In other words, was it in order for the Education minister, who also boasts of being the first person in the region to have attained a First Class degree in Law, to have threatened the panellist to desists from a particular line of questioning, or risk litigation?

I have heard cornered TV talk show guests, warn the interviewee not to raise the matter outside the studio discussion or they would face legal consequences.

But a direct 'I will sue you' is raising a scary proposition. The path to unearthing truths in the interest of the public, might just be too risky, legally speaking.

Friday, 23 November 2012


"As you can see behind me..." This has got to be one of the most annoying statement by TV news reporters. And it's made worse, when the reporter physically turns to face what it is, he or she wants us to focus on. News Flash: The viewer is likely to have seen what is behind you, the moment you popped up on the screen.

It does add value if the reporter provides information to help the viewer understand what is happening in the background.

It is useful indeed, to try and explain, even by turning to look behind, if what is in the viewer's line of sight, is significant and enhances the comprehension of a news story.

But. A mere allusion to the fact that there is something happening behind the reporter, is redundant if not useless entirely, save for the aforementioned annoyance.

Television is obviously a visual medium. And it's perhaps foolhardy to try and direct or dictate to the viewer what to see across their TV screen, at any one particular moment.

"As you can see behind me..." No. No. No!

"What you see behind me is..." Yes. Correct. Approved!

Friday, 16 November 2012


It first looked frivolous. The return of a prodigal journalist, not just being marked by merry-making. It actually became a news story, slotted among the major happenings and big events of the day. But looked at differently, it spoke volumes about branded journalism. 'Jicho Pevu' is a brand, right?

That argument can go either way, which renders it inconsequential anyway. But such is a pointer to the power of an increasingly discerning Kenyan audience. They are likely to follow their favourite journalist, more than their favourite news channel.

So when the journalist behind the popular 'Jicho Pevu' shifted to another station, it was assumed that he would be moving with his followers. And small wonder then that, when he made an about turn, and sprinted back 'home,' the elation went to the extent of yielding a top tier news item.

The intention probably, was to signal to the audience that they needed to realign their channel of choice, perhaps even send a note to ratings researchers and even advertisers.

This is the kind of 'media magnet magic' that another Kenyan channel is trying to use, in bringing on board a renowned and presumably polished personality.

And what do you know, he will even have a show, so branded to directly reflect the persona behind it, as opposed to the 'osculatory' station hosting it.

This is the real challenge to the Kenyan journalist.

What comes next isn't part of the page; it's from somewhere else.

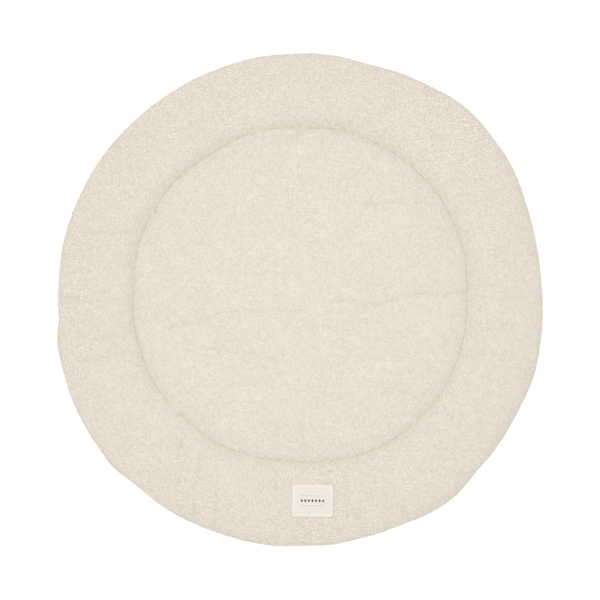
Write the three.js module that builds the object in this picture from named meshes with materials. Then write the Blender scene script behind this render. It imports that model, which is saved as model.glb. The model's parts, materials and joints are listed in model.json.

Specialise and be a brand. Don't be content with being branded an all rounded 'excellent' journalist!

Thursday, 8 November 2012


A Kenyan TV station has been running an innovative talk show, which directly taps into new media. To fit in with social media parlance, it's called 'The Trend.' And it inadvertently could have set off a new trend: allowing a journalist from a competing channel to fire a question at one of its guests.

The 'stray tweet' from the external journalist certainly turned up the heat in that discussion, succeeding in putting the guest on the defence, and perhaps helping the programme host to raise an issue that probably would not have been covered.

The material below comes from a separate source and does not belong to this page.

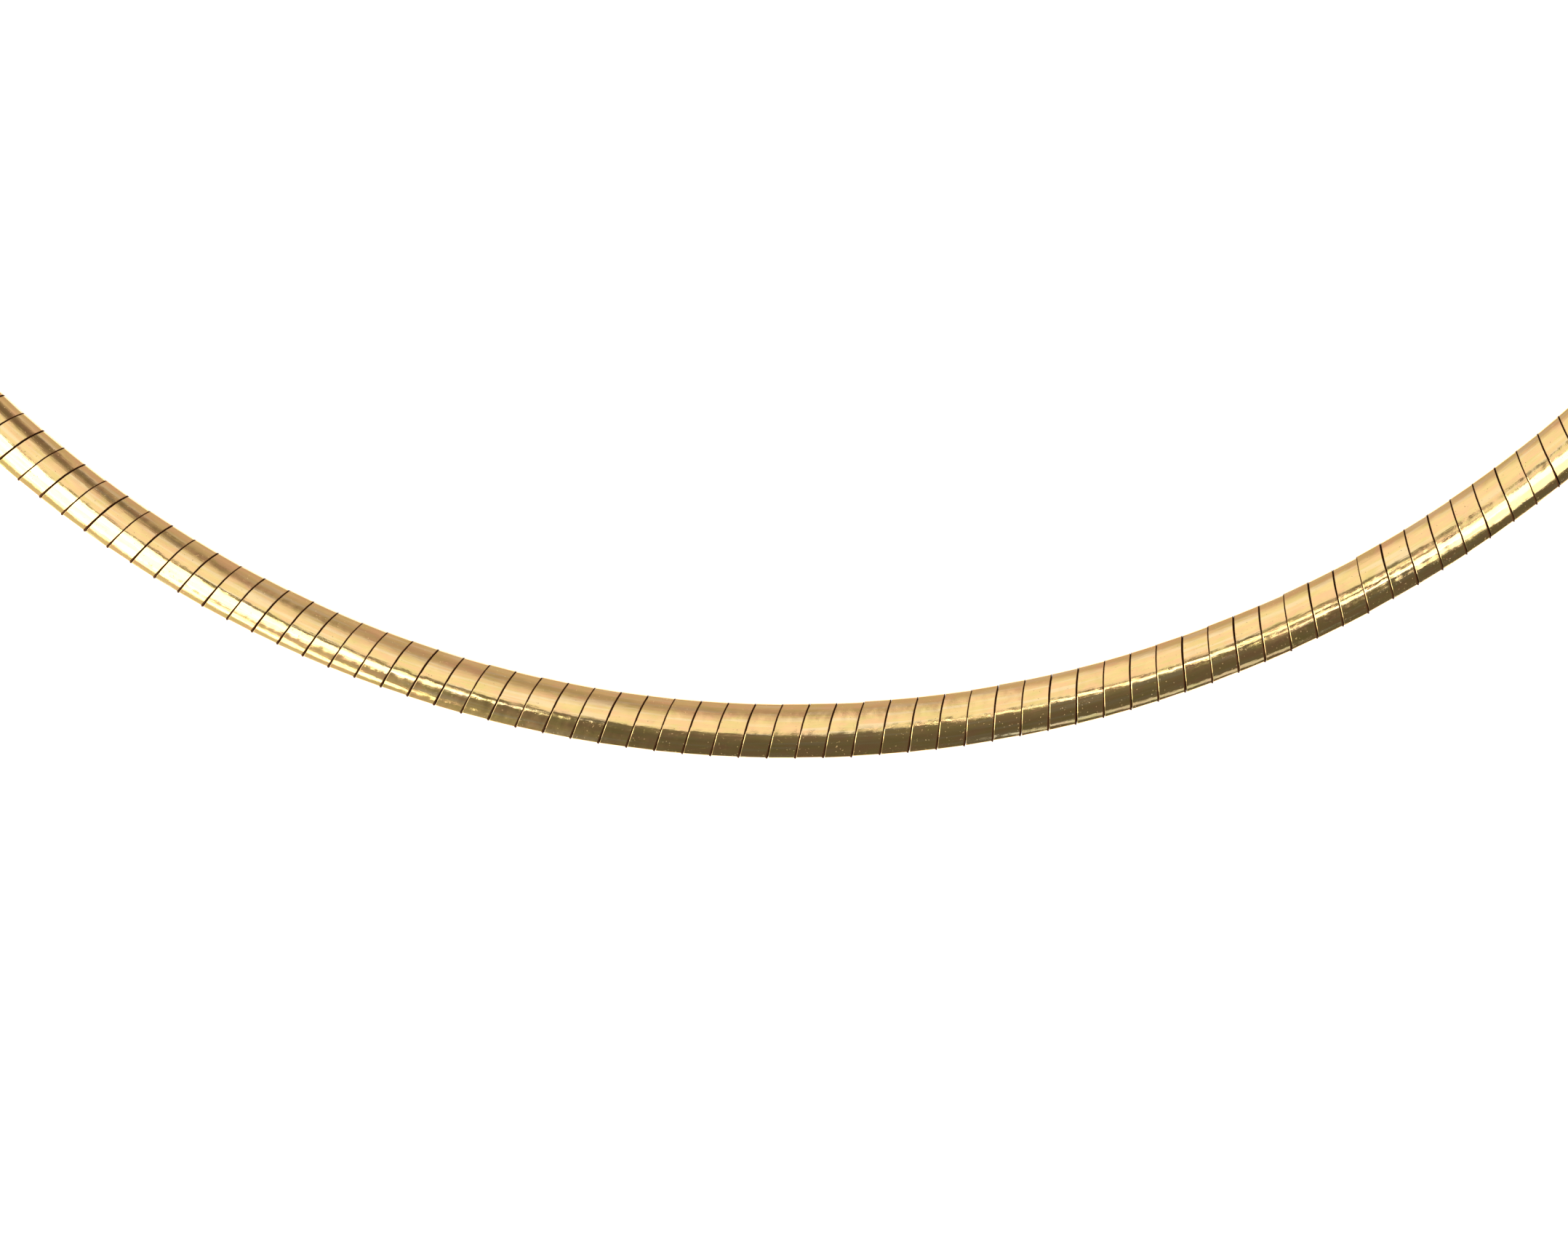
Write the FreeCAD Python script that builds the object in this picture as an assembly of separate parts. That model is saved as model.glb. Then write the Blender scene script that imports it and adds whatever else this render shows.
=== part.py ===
import FreeCAD, Part
import math
import os

# Omega necklace: leaning domed plates side by side on a flat woven band, closed by a box clasp.
# Millimetres, +Z up. It lies on its underside at z = 0, with the origin in the middle of the loop,
# the front toward -Y and the clasp toward +Y.

Vector = FreeCAD.Vector

# The loop: a front and a back arc, joined by two slightly tighter side arcs
loop_length = 406.4
front_radius = 66.5
front_half_angle = math.radians(50)
side_angle = math.pi - 2 * front_half_angle
side_radius = (loop_length - 4 * front_half_angle * front_radius) / (2 * side_angle)
front_centre_y = (front_radius - side_radius) * math.cos(front_half_angle)
side_centre_x = (front_radius - side_radius) * math.sin(front_half_angle)
front_end = front_half_angle * front_radius
side_end = front_end + side_angle * side_radius

# The plates
plate_width = 3.0
plate_height = 1.3
plate_pitch = 1.545
plate_gap = 0.11
plate_wall = 0.2
side_wall = 0.25
crown_wall = 0.24
plate_lean = math.radians(13)
plates_each_side = 123
slot_half = 0.55
foot_round = 0.32
shoulder_height = 0.78

# The dome is one arc from shoulder to shoulder
half_width = plate_width / 2
dome_rise = plate_height - shoulder_height
dome_radius = (half_width**2 + dome_rise**2) / (2 * dome_rise)
dome_centre_z = plate_height - dome_radius
dome_half_angle = math.asin(half_width / dome_radius)

# The band inside the plates
band_width = 1.8
band_bottom = 0.39
band_top = 0.63
band_seat = 2.9

# The clasp
seat_clearance = 0.11
seat_depth = band_seat + seat_clearance
chain_half = (plates_each_side + 0.5) * plate_pitch


def place_on_loop(distance):
    """Heading, arc radius and arc centre at a distance along the centreline from the front."""
    along = abs(distance)
    side = math.copysign(1, distance)
    if along <= front_end:
        return side * along / front_radius, front_radius, Vector(0, front_centre_y, 0)
    if along <= side_end:
        turned = front_half_angle + (along - front_end) / side_radius
        return side * turned, side_radius, Vector(side * side_centre_x, 0, 0)
    turned = math.pi - front_half_angle + (along - side_end) / front_radius
    return side * turned, front_radius, Vector(0, -front_centre_y, 0)


def loop_point(distance, outward=0.0, height=0.0):
    """A point at a distance along the loop, moved outward and up."""
    heading, radius, centre = place_on_loop(distance)
    reach = radius + outward
    return centre + Vector(reach * math.sin(heading), -reach * math.cos(heading), height)


def loop_placement(distance):
    """Local x along the chain, y toward the inside of the loop, z up."""
    heading = math.degrees(place_on_loop(distance)[0])
    return FreeCAD.Placement(loop_point(distance), FreeCAD.Rotation(Vector(0, 0, 1), heading))


def dome_point(angle, inset=0.0):
    """A point of the dome's round, at an angle off the vertical."""
    reach = dome_radius - inset
    return reach * math.sin(angle), dome_centre_z + reach * math.cos(angle)


def plate_section():
    """The plate's C in the local yz plane, open at the bottom where the band shows."""
    foot_inside = foot_round - side_wall + plate_wall * math.sqrt(2)
    outer = [
        (slot_half, 0.0),
        (half_width - foot_round, 0.0),
        (half_width, foot_round),
        (half_width, shoulder_height),
        dome_point(dome_half_angle / 3),
    ]
    inner = [
        dome_point(0.7 * dome_half_angle, crown_wall),
        (half_width - side_wall, foot_inside),
        (slot_half, plate_wall),
    ]
    right_half = outer + [(-y, z) for y, z in reversed(outer)]
    hollow = [(-y, z) for y, z in reversed(inner)] + inner
    points = [Vector(0, y, z) for y, z in right_half + hollow]
    return Part.Face(Part.makePolygon(points + points[:1]))


def seam_x(turn, y):
    """Where the plate's end face crosses y, for the end that is turned by this much."""
    start_x = front_radius * math.sin(turn)
    start_y = front_radius * (1 - math.cos(turn))
    inset = math.copysign(plate_gap / 2, turn) / math.cos(plate_lean - turn)
    return start_x - inset + (y - start_y) * math.tan(plate_lean - turn)


def leaning_block(left_turn, right_turn):
    """A block between two leaning end planes, wider and higher than the chain."""
    y = plate_width
    corners = [
        Vector(seam_x(left_turn, -y), -y, 0),
        Vector(seam_x(right_turn, -y), -y, 0),
        Vector(seam_x(right_turn, y), y, 0),
        Vector(seam_x(left_turn, y), y, 0),
    ]
    block = Part.Face(Part.makePolygon(corners + corners[:1]))
    return block.extrude(Vector(0, 0, 2 * plate_height)).translated(Vector(0, 0, -plate_height / 2))


def make_plate():
    """One plate in its local frame: a short C-shaped wall with two leaning ends."""
    half_turn = plate_pitch / 2 / front_radius
    bar = plate_section().translated(Vector(-2 * plate_pitch, 0, 0))
    bar = bar.extrude(Vector(4 * plate_pitch, 0, 0))
    return bar.common(leaning_block(-half_turn, half_turn)).Solids[0]


def make_plates(first, last):
    """The plates with these numbers, counted from the front of the loop."""
    plate = make_plate()
    row = []
    for number in range(first, last + 1):
        one = plate.copy()
        one.Placement = loop_placement(number * plate_pitch)
        row.append(one)
    return Part.makeCompound(row)


def loop_edges(stops, outward, height):
    """Arcs along the loop through these distances, beside the centreline."""
    edges = []
    for start, end in zip(stops, stops[1:]):
        middle = loop_point((start + end) / 2, outward, height)
        arc = Part.Arc(loop_point(start, outward, height), middle, loop_point(end, outward, height))
        edges.append(arc.toShape())
    return edges


def make_band():
    """The woven band that the plates are threaded on, as one flat strip."""
    end = chain_half + band_seat
    stops = [-end, -side_end, -front_end, front_end, side_end, end]
    half = band_width / 2
    closing = [
        Part.makeLine(loop_point(at, -half, band_bottom), loop_point(at, half, band_bottom))
        for at in (-end, end)
    ]
    edges = loop_edges(stops, half, band_bottom) + loop_edges(stops, -half, band_bottom) + closing
    outline = Part.Wire(Part.__sortEdges__(edges))
    return Part.Face(outline).extrude(Vector(0, 0, band_top - band_bottom))


def clasp_section():
    """The clasp's closed outline: flat below, round feet, upright sides and the plates' dome."""

    def at(point, side):
        return Vector(0, side * point[0], point[1])

    foot_start = (half_width - foot_round, 0.0)
    foot_half_round = foot_round * (1 - math.sqrt(0.5))
    foot_middle = (half_width - foot_half_round, foot_half_round)
    foot_end = (half_width, foot_round)
    shoulder = (half_width, shoulder_height)
    edges = [
        Part.makeLine(at(foot_start, -1), at(foot_start, 1)),
        Part.Arc(at(shoulder, 1), at(dome_point(0), 1), at(shoulder, -1)).toShape(),
    ]
    for side in (-1, 1):
        foot = Part.Arc(at(foot_start, side), at(foot_middle, side), at(foot_end, side))
        edges.append(foot.toShape())
        edges.append(Part.makeLine(at(foot_end, side), at(shoulder, side)))
    return Part.Face(Part.Wire(Part.__sortEdges__(edges)))


def make_seat(side):
    """The pocket for one end of the band, in the clasp's end."""
    half = band_width / 2 + seat_clearance
    low = band_bottom - seat_clearance
    depth = band_top + seat_clearance - low
    start = side * (chain_half - plate_pitch)
    end = side * (chain_half + seat_depth)
    outer = loop_edges([start, end], half, low)
    inner = loop_edges([start, end], -half, low)
    closing = [Part.makeLine(loop_point(at, -half, low), loop_point(at, half, low)) for at in (start, end)]
    outline = Part.Wire(Part.__sortEdges__(outer + inner + closing))
    return Part.Face(outline).extrude(Vector(0, 0, depth))


def make_clasp():
    """The closed box clasp with its end caps, one soldered piece at the back of the loop."""
    half_turn = (loop_length / 2 - chain_half) / front_radius
    spare_turn = plate_pitch / front_radius
    bar = clasp_section()
    axis_point = Vector(0, front_radius, 0)
    bar.rotate(axis_point, Vector(0, 0, 1), -math.degrees(half_turn + spare_turn))
    bar = bar.revolve(axis_point, Vector(0, 0, 1), 2 * math.degrees(half_turn + spare_turn))
    box = bar.common(leaning_block(-half_turn, half_turn)).Solids[0]
    box.Placement = loop_placement(loop_length / 2)
    return box.cut(make_seat(-1)).cut(make_seat(1)).Solids[0]


os.makedirs("parts", exist_ok=True)
nodes = {
    "plates_left": make_plates(-plates_each_side, -1),
    "plates_right": make_plates(0, plates_each_side),
    "mesh_band": make_band(),
    "clasp": make_clasp(),
}
for name, shape in nodes.items():
    shape.exportStep(f"parts/{name}.step")
    box = shape.BoundBox
    print(
        name,
        len(shape.Solids),
        "solids, volume",
        round(shape.Volume, 2),
        "valid" if shape.isValid() else "not valid",
        [round(value, 3) for value in (box.XMin, box.XMax, box.YMin, box.YMax, box.ZMin, box.ZMax)],
    )
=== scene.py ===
import math

import bmesh
import bpy
from mathutils import Matrix, Vector


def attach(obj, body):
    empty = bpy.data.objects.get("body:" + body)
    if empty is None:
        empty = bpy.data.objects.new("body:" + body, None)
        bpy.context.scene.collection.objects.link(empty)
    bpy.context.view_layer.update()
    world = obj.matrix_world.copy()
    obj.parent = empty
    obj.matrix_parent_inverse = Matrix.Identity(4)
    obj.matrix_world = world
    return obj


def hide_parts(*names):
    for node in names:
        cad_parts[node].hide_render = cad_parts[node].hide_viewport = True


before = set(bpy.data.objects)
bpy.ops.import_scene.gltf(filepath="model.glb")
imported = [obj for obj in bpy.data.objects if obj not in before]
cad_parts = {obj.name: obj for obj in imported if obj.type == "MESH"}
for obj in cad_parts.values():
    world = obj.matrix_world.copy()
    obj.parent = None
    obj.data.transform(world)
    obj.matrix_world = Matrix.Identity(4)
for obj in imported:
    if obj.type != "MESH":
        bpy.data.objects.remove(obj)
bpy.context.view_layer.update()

# Omega necklace lying flat: the front toward -Y, the clasp toward +Y, the domed side up
mm = 0.001


# The loop that every piece follows

loop = {  # millimetres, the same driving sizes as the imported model
    "length": 406.4,
    "frontRadius": 66.5,
    "frontHalfTurn": math.radians(50),
    "platePitch": 1.545,
    "platesEachSide": 123,
}
sideTurn = math.pi - 2 * loop["frontHalfTurn"]
sideRadius = (loop["length"] - 4 * loop["frontHalfTurn"] * loop["frontRadius"]) / (2 * sideTurn)
frontCentreY = (loop["frontRadius"] - sideRadius) * math.cos(loop["frontHalfTurn"])
sideCentreX = (loop["frontRadius"] - sideRadius) * math.sin(loop["frontHalfTurn"])
frontEnd = loop["frontHalfTurn"] * loop["frontRadius"]
sideEnd = frontEnd + sideTurn * sideRadius
chainHalf = (loop["platesEachSide"] + 0.5) * loop["platePitch"]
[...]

It indeed drew a sharp rejoinder from the guest, who did manage to identify the 'stray' question was from a journalist, (from another station?).

But what made the programme producers to pick out this 'stray tweet' knowing very well it was unusual to give a platform to a journalist from a rival station to make any contribution in their show?

That particular move, is by all means daring. And it serves to indicate how social media can easily tear down the walls put up by rival or competing traditional media outlets.

Should this trend be encouraged?

I think so. The conversation never ends!

Thursday, 1 November 2012


Kenya's leading daily newspaper has demanded that the Rwandan judiciary must accord the country's jailed opposition leader an expeditious appeal. In a very unusual departure from tradition, where such strong reactions are clearly labelled as editorial commentary, the paper stated that Victoire's Ingabire's trial fell short of international standards.

This is a classic scenario depicting the folly of failing to attribute. It's especially invaluable to journalism students. In this front-page story highlight, who is saying, "Victoire must get prompt and fair appeal..?" Take a closer look, if you please.

In the absence of any attribution, a reader can rightly conclude that it is the Nation Media Group, the publishers of the Daily Nation, which is articulating its position as an institution.

This, it goes without saying could be catastrophic for the largest media organisation in East and Central Africa. By taking such a stance, there could be very grave legal, political, commercial as well as diplomatic consequences.

And if this danger could have eluded the many levels of gate-keeping in such a reputable media outlet, it is indeed worrying, in my opinion.

This is more so because on turning to the page carrying the actual story, you clearly get to see that it is Amnesty International that is making the demands, in the aftermath of the jailing of Rwanda's opposition leader.

And to recap today's lesson: Attribute. Attribute. Attribute!